The topic is "the history of sex in sci-fi: Delany even talks about Kirk/Spock!
But it's far, far more than that--it's about how our stories liberate us from the shackles of thinking "that's impossible."
[Note of interest to Trekkies: Theodore Sturgeon, who wrote the story "The World Well Lost," which Delany talks about, also wrote the Star Trek episode "Amok Time".]
Samuel R. Delany: The pulp hero, though he may be a renegade, is a guy who doesn't feel. Anything. Ever. And for the adolescent male — pummeled by emotions left and right, whether arising from sexuality or resulting from his necessary encounters with authority — this hero is a blessing, a relief and a release. The world he lives in, where feelings are totally under control, looks to the adolescent boy like heaven! This hero's lack of feeling — like Star Trek's Spock — is what allows him to be a genius, or allows him to shoot the bad guys and/or aliens, without a quiver to his lip.
But what starts as a relief and a release, you eventually recognize as a distortion: it doesn't reflect the real world. Precisely what gave you a certain pleasure is also a restraint. Thomas Mann said that every philosophical position exists to correct the abuses of the previous one, often to the other extreme. You could make a reasonable argument that it is the alien Spock who carves out the space of desire that is eventually filled with sf's explicitly erotic characters — everyone from my own Kidd in Dhalgren to Maureen F. McHue's gay character, Zhang, in her extraordinary China Mountain Zhang, not to mention all the Kirk-slash-Spock fiction.
Scott Westerfeld: "Slash" fiction is surely the opposite extreme from the logical alien.

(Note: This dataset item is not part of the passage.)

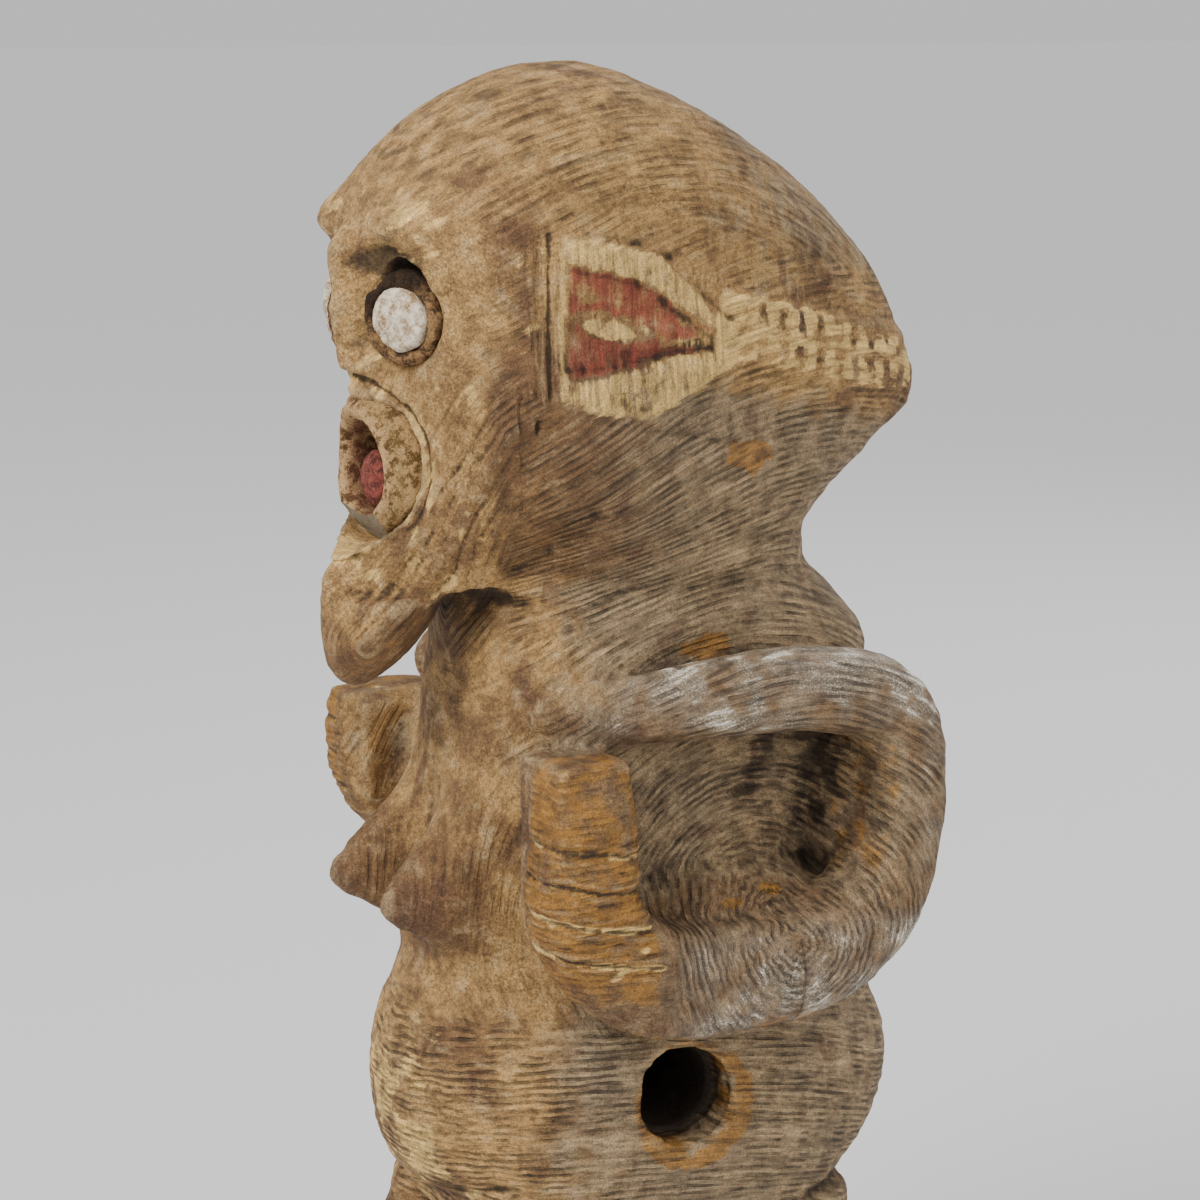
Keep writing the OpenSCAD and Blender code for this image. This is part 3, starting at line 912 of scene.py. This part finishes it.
def room(left, right, low, high):
    """A block that holds one region of the carving, from front to back."""
    return cutter("room", (left, -ROOM, low), (right, ROOM, high))


def head_room():
    """The room above the neck, and in front of it for the chin."""
    block = room(-ROOM, ROOM, CHIN_LOW, 560)
    notch = cutter("neck_room", (-ROOM - 10, THROAT_Y, CHIN_LOW - 10), (ROOM + 10, ROOM + 10, NECK_Z))
    apply(block, "BOOLEAN", object=notch, operation="DIFFERENCE", solver="EXACT")
    bpy.data.objects.remove(notch)
    return block


JOIN_VOXEL = 0.0016      # coarse enough to bridge the flat joins between the copies

# Wood that fills the corners round each pocket, behind each hand and at the front of each shoulder.
FILLS = (
    ((47, 12, 231), (25, 46, 20)),
    ((46, 63, 266), (26, 15, 32)),
    ((47, -36, 262), (13, 14, 32)),
    ((44, -20, 303), (17, 26, 15)),
)


def blob(place, radii, side):
    """A round lump, in millimetres."""
    bpy.ops.mesh.primitive_uv_sphere_add(segments=48, ring_count=24, radius=1,
                                         location=(Vector((side * place[0], *place[1:])) - ORIGIN) * MM,
                                         scale=Vector(radii) * MM)
    bpy.ops.object.transform_apply(location=True, rotation=True, scale=True)
    return bpy.context.object


class FIGURE_OT_block(bpy.types.Operator):
    """Sculpts the carved block and cuts it into head, trunk, hips, arms and legs"""
    bl_idname = "figure.block"
    bl_label = "Carved block"

    def execute(self, context):
        settings = context.scene.figure_skin
        voxel = settings.voxel
        copies = [copy_of(node, "carving_" + node) for node in WOOD]
        copies += [blob(place, radii, side) for place, radii in FILLS for side in (-1, 1)]
        copies.append(cutter("left_palm", (50, -55, 234), (79, -31, 295)))
        copies.append(cutter("right_palm", (-76, -63, 254), (-50, -34, 288)))
        pick(*copies)
        bpy.ops.object.join()
        block = context.object
        apply(block, "REMESH", mode="VOXEL", voxel_size=JOIN_VOXEL)
        apply(block, "SMOOTH", factor=0.5, iterations=5)
        apply(block, "REMESH", mode="VOXEL", voxel_size=voxel)
        apply(block, "SMOOTH", factor=0.5, iterations=3)
        skin = Skin(block.data)
        skin.push(face_form(skin.points) + ear_form(skin.points))
        skin.push(arm_form(skin.points) + body_form(skin.points) + leg_form(skin.points))
        skin.points = skin.relax(skin.points, 1)
        skin.store()
        lumps = 0.7 * rough(skin.points, 22, 91) + 0.4 * rough(skin.points, 7, 95)
        arcs, others, turn = strokes(skin.points)
        ridges = [0.4 * grain(way / (2.8, 16, 8), 1, 97) + 0.3 * grain(way / (6, 30, 14), 1, 98)
                  for way in (arcs, others)]
        ridges = ridges[0] + (ridges[1] - ridges[0]) * turn
        skin.push(lumps + ridges + cracks(skin.points) + 0.12 * grain(skin.points, 1.6, 99))
        skin.points[:, 2] = np.maximum(skin.points[:, 2], 0)
        skin.store()
        normals = skin.normals()
        # cavity is low in hollows, where the wood's material lays painted shade, and high where the surface
        # stands proud.
        hollow = ((skin.relax(skin.points, 6) - skin.points) * normals).sum(1)
        cavity = np.clip(0.5 - hollow / 0.8, 0, 1)
        arcs, others, turn = strokes(skin.points)
        store_masks(block.data, paint_masks(skin.points, skin.relax(normals, 4), cavity, turn))
        for name, way in zip(STROKES, (arcs, others)):
            layer = block.data.attributes.new(name, "FLOAT_VECTOR", "POINT")
            layer.data.foreach_set("vector", way.astype(np.float32).ravel())
        material = carved_wood(context.scene.figure_paint)
        rooms = {
            "head": head_room(),
            "trunk": room(-ARM_X, ARM_X, WAIST_Z, NECK_Z),
            "hips": room(-ROOM, ROOM, CROTCH_Z, WAIST_Z),
            "left_arm": room(ARM_X, ROOM, WAIST_Z, NECK_Z),
            "right_arm": room(-ROOM, -ARM_X, WAIST_Z, NECK_Z),
            "left_leg": room(0, ROOM, -10, CROTCH_Z),
            "right_leg": room(-ROOM, 0, -10, CROTCH_Z),
        }
        for node, space in rooms.items():
            piece = bpy.data.objects.new("carved_" + node, block.data.copy())
            context.scene.collection.objects.link(piece)
            apply(piece, "BOOLEAN", object=space, operation="INTERSECT", solver="MANIFOLD")
            if node == "trunk":
                apply(piece, "BOOLEAN", object=rooms["head"], operation="DIFFERENCE", solver="MANIFOLD")
            if len(piece.data.vertices) < 100:
                raise RuntimeError(f"the {node} came out empty")
            mend(piece.data, block.data)
            finish_piece(piece, node, material)
        for space in rooms.values():
            bpy.data.objects.remove(space)
        bpy.data.objects.remove(block)
        return {"FINISHED"}


def crusted(node, name, voxel, lump, depth, seed):
    """A copy of a paste part with a lumpy, granular skin."""
    piece = copy_of(node, name)
    apply(piece, "REMESH", mode="VOXEL", voxel_size=voxel * MM)
    apply(piece, "SMOOTH", factor=0.5, iterations=4)
    skin = Skin(piece.data)
    skin.push(depth * rough(skin.points, lump, seed, 4))
    return piece


class FIGURE_OT_eyes(bpy.types.Operator):
    """Makes the crusted eye beds and the chalk discs in them"""
    bl_idname = "figure.eyes"
    bl_label = "Eyes"

    def execute(self, context):
        paint = context.scene.figure_paint
        paste = crust("eye_crust", paint.paste[:] + (1,), shade("38261a"), shade("b3925f"), 3, "bed_shadow")
        chalk = crust("eye_chalk", paint.chalk[:] + (1,), shade("93714a"), shade("f2ead8"), 4)
        for side, seed in (("left", 5), ("right", 6)):
            bed = crusted(side + "_eye_bed", side + "_eye_crust", 0.7, 5, 1.9, seed)
            skin = Skin(bed.data)
            # Painted shadow of the brow over the bed's upper part.
            above = skin.points[:, 2] - EYE.z + 0.5 * (EYE.x - np.abs(skin.points[:, 0]))
            bed_shadow = rise(above + 3 * rough(skin.points, 6, 45), 1, 8)
            store_masks(bed.data, {"bed_shadow": (bed_shadow, 0 * bed_shadow, 0 * bed_shadow)})
            finish_piece(bed, side + "_eye_bed", paste)
            disc = crusted(side + "_eye_disc", side + "_eye_chalk", 0.6, 5, 0.8, seed + 20)
            finish_piece(disc, side + "_eye_disc", chalk)
        return {"FINISHED"}


class FIGURE_OT_mouth(bpy.types.Operator):
    """Makes the crusted mouth ring and the red tongue in it"""
    bl_idname = "figure.mouth"
    bl_label = "Mouth"

    def execute(self, context):
        paint = context.scene.figure_paint
        ring = crusted("mouth_ring", "mouth_crust", 0.7, 7, 0.9, 41)
        skin = Skin(ring.data)
        x, y, z = skin.points.T
        out = np.hypot(x, z - MOUTH.z)
        ahead = rise(-skin.normals()[:, 1], -0.2, 0.4)
        y -= ahead * (0.8 * bell(out - 18, 3) - 1.3 * bell(out - 21, 1))
        y += 6 * (x / 24) ** 2 * np.clip((-68 - y) / 18, 0, 1)
        x *= 1 - 0.22 * rise(MOUTH.z - z, 6, 24)
        below = np.maximum(-0.8 * (y + 83) - 0.6 * (z - 362), 0)
        skin.points = np.column_stack([x, y + 0.8 * below, z + 0.6 * below])
        skin.store()
        spot = rough(skin.points, 6, 43)
        flat = rise(below, 0.1, 0.8)
        inside = 1 - rise(out + spot, 13.5, 16)
        green = bell(out - 22, 2) * rise(x + 6 * spot, -4, 6) * (1 - flat)
        store_masks(ring.data, {"tint": (inside, green, flat)})
        finish_piece(ring, "mouth_ring", lip_paste())
        tongue = crusted("tongue", "tongue_lump", 0.6, 6, 1.3, 47)
        finish_piece(tongue, "tongue",
                     crust("tongue_red", paint.tongue[:] + (1,), shade("47241c"), shade("a4695c"), 3))
        return {"FINISHED"}


VIEW_TURN, VIEW_LIFT = math.radians(62), math.radians(12)
VIEW_AWAY = 0.9
VIEW_HEIGHT = 327
VIEW_FIELD = math.radians(24.5)
LAMPS = (      # name, place, size and power
    ("key", (0.3, -1.2, 1.5), 0.7, 27),
    ("fill", (1.5, 0.4, 0.9), 1.2, 9),
    ("rim", (-0.8, 1.4, 1.3), 1.0, 10),
)
LAMP_AIM = Vector((0, 0, 0.3))
# The floor's own light and its grey are chosen so that it fades into the background at the horizon.
FLOOR_GREY, FLOOR_GLOW, SKY_GLOW = 0.62, 0.26, 0.68


class FIGURE_OT_stage(bpy.types.Operator):
    """Makes the pale floor, the lights and the camera"""
    bl_idname = "figure.stage"
    bl_label = "Stage"

    def execute(self, context):
        aim = (Vector((0, 0, VIEW_HEIGHT)) - ORIGIN) * MM
        level = math.cos(VIEW_LIFT)
        back = Vector((math.sin(VIEW_TURN) * level, -math.cos(VIEW_TURN) * level, math.sin(VIEW_LIFT)))
        data = bpy.data.cameras.new("camera")
        data.sensor_width = 36
        data.lens = data.sensor_width / 2 / math.tan(VIEW_FIELD / 2)
        camera = bpy.data.objects.new("camera", data)
        camera.location = aim + back * VIEW_AWAY
        camera.rotation_euler = back.to_track_quat("Z", "Y").to_euler()
        context.scene.collection.objects.link(camera)
        context.scene.camera = camera
        deselect()
        bpy.ops.mesh.primitive_plane_add(size=80, location=(0, 0, -0.0002))
        floor = context.object
        floor.name = "floor"
        bpy.ops.object.transform_apply(location=True)
        plain = Graph("floor_paper")
        plain.shader.inputs["Base Color"].default_value = (FLOOR_GREY, FLOOR_GREY, FLOOR_GREY, 1)
        plain.shader.inputs["Roughness"].default_value = 0.9
        plain.shader.inputs["Emission Color"].default_value = (1, 1, 1, 1)
        plain.shader.inputs["Emission Strength"].default_value = FLOOR_GLOW
        floor.data.materials.append(plain.material)
        for name, place, size, power in LAMPS:
            lamp = bpy.data.lights.new(name, "AREA")
            lamp.size = size
            lamp.energy = power
            holder = bpy.data.objects.new(name, lamp)
            holder.location = place
            holder.rotation_euler = (Vector(place) - LAMP_AIM).to_track_quat("Z", "Y").to_euler()
            context.scene.collection.objects.link(holder)
        world = bpy.data.worlds.new("studio")
        world.use_nodes = True
        world.node_tree.nodes["Background"].inputs[0].default_value = (1, 1, 1, 1)
        world.node_tree.nodes["Background"].inputs[1].default_value = SKY_GLOW
        context.scene.world = world
        return {"FINISHED"}


OPERATORS = (FIGURE_OT_stage, FIGURE_OT_block, FIGURE_OT_eyes, FIGURE_OT_mouth)


class FIGURE_PT_panel(bpy.types.Panel):
    """Lists the steps that build the figure"""
    bl_label = "Carved figure"
    bl_idname = "FIGURE_PT_panel"
    bl_space_type = "VIEW_3D"
    bl_region_type = "UI"
    bl_category = "Figure"

    def draw(self, context):
        for group in (context.scene.figure_skin, context.scene.figure_paint):
            for name in group.bl_rna.properties.keys():
                if name not in ("rna_type", "name"):
                    self.layout.prop(group, name)
        for operator in OPERATORS:
            self.layout.operator(operator.bl_idname)


CLASSES = (FigurePaint, FigureSkin, *OPERATORS, FIGURE_PT_panel)


def register():
    for cls in CLASSES:
        bpy.utils.register_class(cls)
    bpy.types.Scene.figure_paint = bpy.props.PointerProperty(type=FigurePaint)
    bpy.types.Scene.figure_skin = bpy.props.PointerProperty(type=FigureSkin)


def unregister():
    del bpy.types.Scene.figure_skin
    del bpy.types.Scene.figure_paint
    for cls in reversed(CLASSES):
        bpy.utils.unregister_class(cls)


def main():
    register()
    bpy.ops.figure.stage()
    bpy.ops.figure.block()
    bpy.ops.figure.eyes()
    bpy.ops.figure.mouth()


if __name__ == "__main__":
    main()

SD: Yes — Kirk-slash-Spock fiction, written by fans of Star Trek, is usually gay pornography in which Kirk and Spock and other members of the Enterprise crew get it on.
SW: So the emotionless, sexless pulp hero of the '30s personifies sf's celibate period. How did that come to an end?

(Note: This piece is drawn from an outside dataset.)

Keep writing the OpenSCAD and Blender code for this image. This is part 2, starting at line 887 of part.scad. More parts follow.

SD: Take a story like "The World Well Lost," written by Theodore Sturgeon in 1950. Two alien lovers come to Earth, one larger than the other, and everyone assumes that they're male and female. The story is told from the point of view of two security men who guard their starship, themselves close friends. Eventually, the guards discover that the aliens are both male, and indeed are gay. They've taken flight from their home planet because of terrible homophobia there.

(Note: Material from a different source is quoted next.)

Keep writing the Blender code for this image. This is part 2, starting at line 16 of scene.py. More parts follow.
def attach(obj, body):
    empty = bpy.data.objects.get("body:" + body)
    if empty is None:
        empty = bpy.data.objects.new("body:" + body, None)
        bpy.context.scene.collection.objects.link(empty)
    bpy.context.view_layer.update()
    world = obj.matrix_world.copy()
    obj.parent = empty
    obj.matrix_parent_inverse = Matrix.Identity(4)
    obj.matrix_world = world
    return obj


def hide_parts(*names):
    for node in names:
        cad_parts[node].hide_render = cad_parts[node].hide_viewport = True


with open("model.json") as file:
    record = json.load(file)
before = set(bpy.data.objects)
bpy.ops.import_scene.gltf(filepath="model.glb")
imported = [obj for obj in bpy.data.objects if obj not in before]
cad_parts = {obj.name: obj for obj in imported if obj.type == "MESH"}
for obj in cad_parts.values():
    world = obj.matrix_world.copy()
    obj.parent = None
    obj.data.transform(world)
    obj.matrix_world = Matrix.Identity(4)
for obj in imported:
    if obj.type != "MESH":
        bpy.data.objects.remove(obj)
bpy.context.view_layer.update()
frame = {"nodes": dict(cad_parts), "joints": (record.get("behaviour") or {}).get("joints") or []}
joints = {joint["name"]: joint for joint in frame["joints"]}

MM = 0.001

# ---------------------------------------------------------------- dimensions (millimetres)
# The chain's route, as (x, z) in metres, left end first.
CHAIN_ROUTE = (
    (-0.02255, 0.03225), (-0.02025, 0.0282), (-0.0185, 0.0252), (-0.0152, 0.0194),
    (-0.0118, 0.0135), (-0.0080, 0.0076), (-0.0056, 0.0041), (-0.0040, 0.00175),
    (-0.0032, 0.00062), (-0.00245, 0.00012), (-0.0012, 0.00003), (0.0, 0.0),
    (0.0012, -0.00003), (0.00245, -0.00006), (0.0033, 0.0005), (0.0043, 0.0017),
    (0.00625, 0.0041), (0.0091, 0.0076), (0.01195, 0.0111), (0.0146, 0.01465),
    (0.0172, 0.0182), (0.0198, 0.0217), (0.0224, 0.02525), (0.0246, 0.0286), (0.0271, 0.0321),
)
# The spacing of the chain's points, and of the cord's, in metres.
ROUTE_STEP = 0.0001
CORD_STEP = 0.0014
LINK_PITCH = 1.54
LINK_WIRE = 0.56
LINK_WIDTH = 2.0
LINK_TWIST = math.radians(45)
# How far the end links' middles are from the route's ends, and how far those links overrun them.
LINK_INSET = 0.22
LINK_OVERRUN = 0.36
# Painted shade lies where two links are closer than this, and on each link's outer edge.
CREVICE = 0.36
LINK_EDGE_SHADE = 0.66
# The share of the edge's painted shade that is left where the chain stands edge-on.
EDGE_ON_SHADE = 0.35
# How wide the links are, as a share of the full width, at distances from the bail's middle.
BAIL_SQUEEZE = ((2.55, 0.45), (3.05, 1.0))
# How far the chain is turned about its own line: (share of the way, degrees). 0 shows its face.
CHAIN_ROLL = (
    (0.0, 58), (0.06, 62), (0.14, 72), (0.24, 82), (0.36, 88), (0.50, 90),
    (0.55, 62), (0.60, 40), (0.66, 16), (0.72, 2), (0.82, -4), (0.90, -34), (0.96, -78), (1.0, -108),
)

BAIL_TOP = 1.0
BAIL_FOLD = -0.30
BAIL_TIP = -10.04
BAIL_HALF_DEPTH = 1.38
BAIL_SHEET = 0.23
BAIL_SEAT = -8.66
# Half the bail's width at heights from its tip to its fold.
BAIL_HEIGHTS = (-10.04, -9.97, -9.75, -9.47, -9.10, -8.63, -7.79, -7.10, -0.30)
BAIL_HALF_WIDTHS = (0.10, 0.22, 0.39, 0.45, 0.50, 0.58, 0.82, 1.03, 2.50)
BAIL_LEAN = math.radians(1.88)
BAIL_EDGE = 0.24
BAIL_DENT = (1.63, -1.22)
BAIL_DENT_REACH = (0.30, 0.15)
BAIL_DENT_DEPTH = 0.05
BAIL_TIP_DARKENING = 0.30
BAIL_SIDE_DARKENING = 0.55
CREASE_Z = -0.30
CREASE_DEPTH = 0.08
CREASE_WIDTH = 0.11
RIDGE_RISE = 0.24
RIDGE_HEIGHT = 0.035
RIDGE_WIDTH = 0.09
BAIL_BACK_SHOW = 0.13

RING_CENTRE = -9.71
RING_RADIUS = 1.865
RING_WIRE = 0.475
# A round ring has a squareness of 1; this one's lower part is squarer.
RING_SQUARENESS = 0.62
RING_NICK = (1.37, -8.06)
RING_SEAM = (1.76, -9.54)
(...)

One guard, a typical 1950s Earth male, is disgusted by this and doesn't know what to do, he even suggests killing the aliens. But the other talks him out of it. At the end of the story, the first guard goes to sleep back in their quarters. His friend remains awake, looking at him, and we realize that he's in love with him.
I read it in an anthology when I was about fourteen or fifteen and broke out crying, exactly as I was supposed to. I was quite touched by it, and it certainly helped make it possible to talk about those things later on in my own work, like the gay, human characters in the story, "Time Considered as a Helix of Semi-Precious Stones." Historically, I guess that's how science fiction works: you start by using aliens to think the unthinkable — and then, eventually, another writer, having grown a little more comfortable with the earlier notion, brings it into the human.